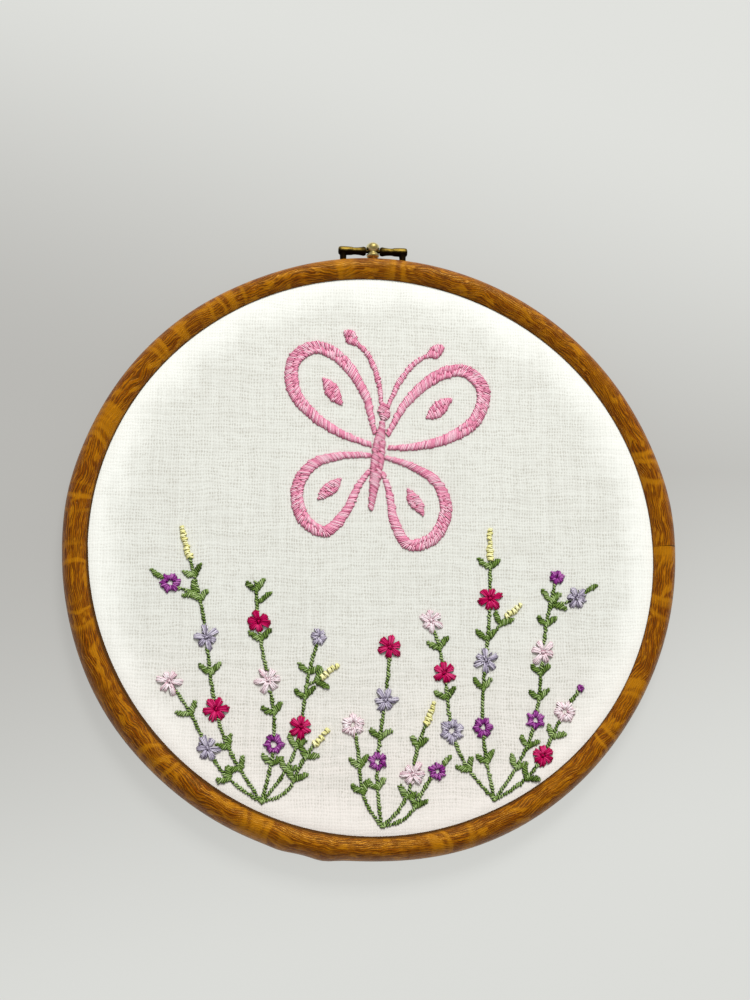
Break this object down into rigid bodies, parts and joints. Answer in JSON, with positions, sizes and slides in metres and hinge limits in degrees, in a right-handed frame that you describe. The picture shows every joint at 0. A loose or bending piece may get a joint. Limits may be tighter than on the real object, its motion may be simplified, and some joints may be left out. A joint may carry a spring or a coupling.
{
  "type": "embroidered cloth in a round display hoop",
  "caption": "Round off-white cloth with stitched flowers and a pink motif, held taut in a faux-wood hoop with a small brass hanger.",
  "frame": {"origin": "on the surface that the hoop lies on, under the middle of the whole piece, which is 3.2 mm above the ring's centre towards the hanger", "axes": "+Z out of the stitched face, +Y towards the hanger, +X to the right of the picture"},
  "size_m": [0.2192, 0.2256, 0.012],
  "materials": {
    "faux_wood_ring": "satin moulded faux-wood grain",
    "rigid_ring": "plain moulded plastic",
    "stitched_cloth": "off-white plain weave with satin-stitched thread",
    "antique_brass": "dark antique brass",
    "polished_brass": "bright polished brass"
  },
  "bodies": {
    "root": {"outer_ring": "faux_wood_ring", "inner_ring": "rigid_ring", "cloth": "stitched_cloth", "hanger_bar": "antique_brass", "hanger_finial": "polished_brass"}
  },
  "joints": []
}
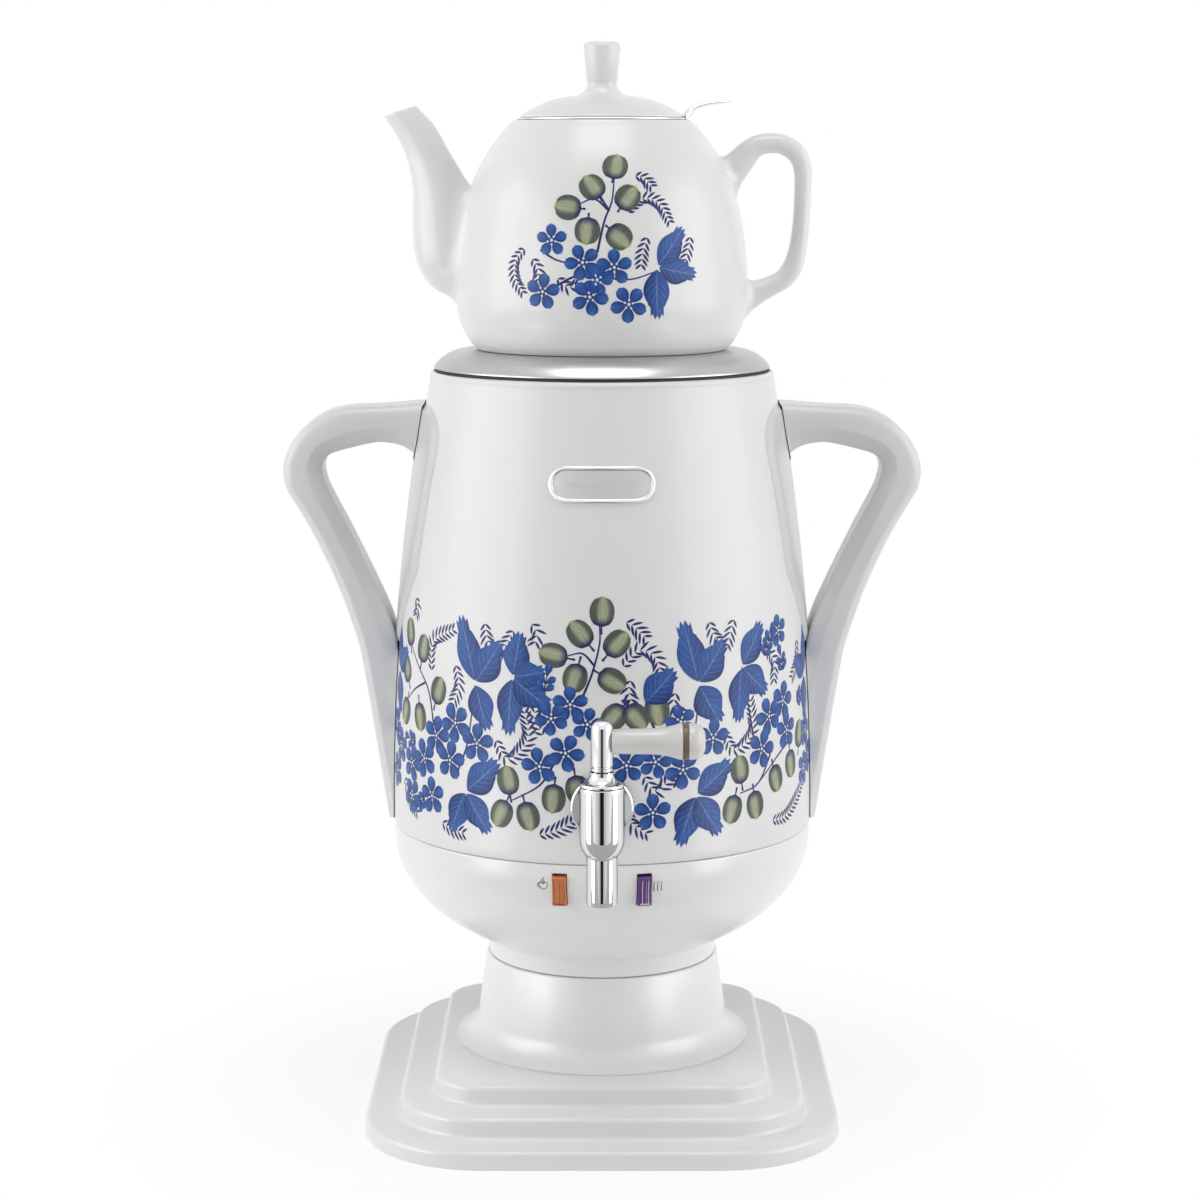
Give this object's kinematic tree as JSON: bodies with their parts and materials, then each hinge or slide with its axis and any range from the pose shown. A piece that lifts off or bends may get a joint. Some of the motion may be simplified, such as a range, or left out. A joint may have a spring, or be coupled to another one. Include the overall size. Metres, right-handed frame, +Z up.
{
  "type": "electric samovar",
  "caption": "Electric samovar: stepped plinth, round body with side handles, turning tap, rocker switches, and a teapot with strainer and lid on its warming plate.",
  "frame": {"origin": "on the body's axis at the underside of the plinth", "axes": "+Z up, the tap faces -Y, the shut lever points to +X"},
  "size_m": [0.2752, 0.2418, 0.4605],
  "materials": {
    "plinth": "satin moulded, light grey-white",
    "pedestal": "satin moulded, light grey-white",
    "bowl": "glossy white",
    "casing": "glossy white enamel with a printed blue and olive flower band",
    "handle": "satin light grey",
    "handle_pad": "satin light grey",
    "steel": "plain steel",
    "warming_plate": "satin polished steel",
    "strainer": "bright steel",
    "chrome": "polished chrome",
    "valve_brass": "machined brass",
    "lever": "glossy ivory white",
    "lever_band": "dark bronze",
    "porcelain": "white glaze with a blue and olive flower spray",
    "badge": "satin, blank",
    "rubber": "black",
    "rocker_left": "orange",
    "rocker_right": "violet with light bars",
    "black_plastic": "black",
    "heater": "cast",
    "element": "dull sheath",
    "white_plastic": "white",
    "ceramic_insulator": "ivory",
    "wire": "insulated wire"
  },
  "bodies": {
    "base": {"plinth": "plinth", "base_cover": "black_plastic", "rubber_feet": "rubber", "cover_screws": "steel", "pedestal": "pedestal", "tie_rod": "steel", "tie_rod_nuts": "steel", "tie_rod_washers": "steel", "bowl": "bowl", "casing": "casing", "casing_screws": "steel", "water_tank": "steel", "rim_gasket": "rubber", "heater_plate": "heater", "heating_element": "element", "thermostat": "ceramic_insulator", "thermal_cutout": "black_plastic", "terminal_block": "ceramic_insulator", "wiring": "wire", "power_inlet": "black_plastic", "inlet_blades": "valve_brass", "handle_left": "handle", "handle_right": "handle", "handle_pad_left": "handle_pad", "handle_pad_right": "handle_pad", "handle_screws": "steel", "badge": "badge", "switch_housing_left": "black_plastic", "switch_housing_right": "black_plastic", "tap_body": "chrome", "tap_bonnet": "chrome", "tap_washer": "rubber", "tap_spacer": "white_plastic", "tank_seal": "rubber", "tap_nut": "steel"},
    "tap_valve": {"valve_plug": "valve_brass", "valve_washer": "white_plastic", "valve_head": "chrome", "lever_handle": "lever", "lever_band": "lever_band", "lever_cap": "lever"},
    "rocker_left": {"rocker_left": "rocker_left"},
    "rocker_right": {"rocker_right": "rocker_right"},
    "warming_plate": {"warming_plate": "warming_plate"},
    "teapot": {"teapot": "porcelain", "teapot_spout": "porcelain", "teapot_handle": "porcelain"},
    "strainer": {"strainer": "strainer"},
    "lid": {"lid": "porcelain"}
  },
  "joints": [
    {"name": "tap_turn", "type": "hinge", "parent": "base", "child": "tap_valve", "pos_m": [0, -0.12481, 0.15005], "axis": [0, 0, 1], "range_deg": [-90, 0]},
    {"name": "rocker_left_tilt", "type": "hinge", "parent": "base", "child": "rocker_left", "pos_m": [-0.01652, -0.0842, 0.11406], "axis": [0.9813, -0.1925, 0], "range_deg": [-8, 0]},
    {"name": "rocker_right_tilt", "type": "hinge", "parent": "base", "child": "rocker_right", "pos_m": [0.01652, -0.0842, 0.11406], "axis": [0.9813, 0.1925, 0], "range_deg": [-8, 0]},
    {"name": "warming_plate_lift", "type": "slide", "parent": "base", "child": "warming_plate", "axis": [0, 0, 1], "range_m": [0, 0.06]},
    {"name": "teapot_lift", "type": "slide", "parent": "warming_plate", "child": "teapot", "axis": [0, 0, 1], "range_m": [0, 0.06]},
    {"name": "strainer_lift", "type": "slide", "parent": "teapot", "child": "strainer", "axis": [0, 0, 1], "range_m": [0, 0.07]},
    {"name": "lid_lift", "type": "slide", "parent": "strainer", "child": "lid", "axis": [0, 0, 1], "range_m": [0, 0.04]}
  ]
}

__Requirements__
Look for "object" and pull out every line that has it.

__Reply to the exercise__
Break this object down into rigid bodies, parts and joints. Answer in JSON, with positions, sizes and slides in metres and hinge limits in degrees, in a right-handed frame that you describe. The picture shows every joint at 0. A loose or bending piece may get a joint. Limits may be tighter than on the real object, its motion may be simplified, and some joints may be left out. A joint may carry a spring or a coupling.
Give this object's kinematic tree as JSON: bodies with their parts and materials, then each hinge or slide with its axis and any range from the pose shown. A piece that lifts off or bends may get a joint. Some of the motion may be simplified, such as a range, or left out. A joint may have a spring, or be coupled to another one. Include the overall size. Metres, right-handed frame, +Z up.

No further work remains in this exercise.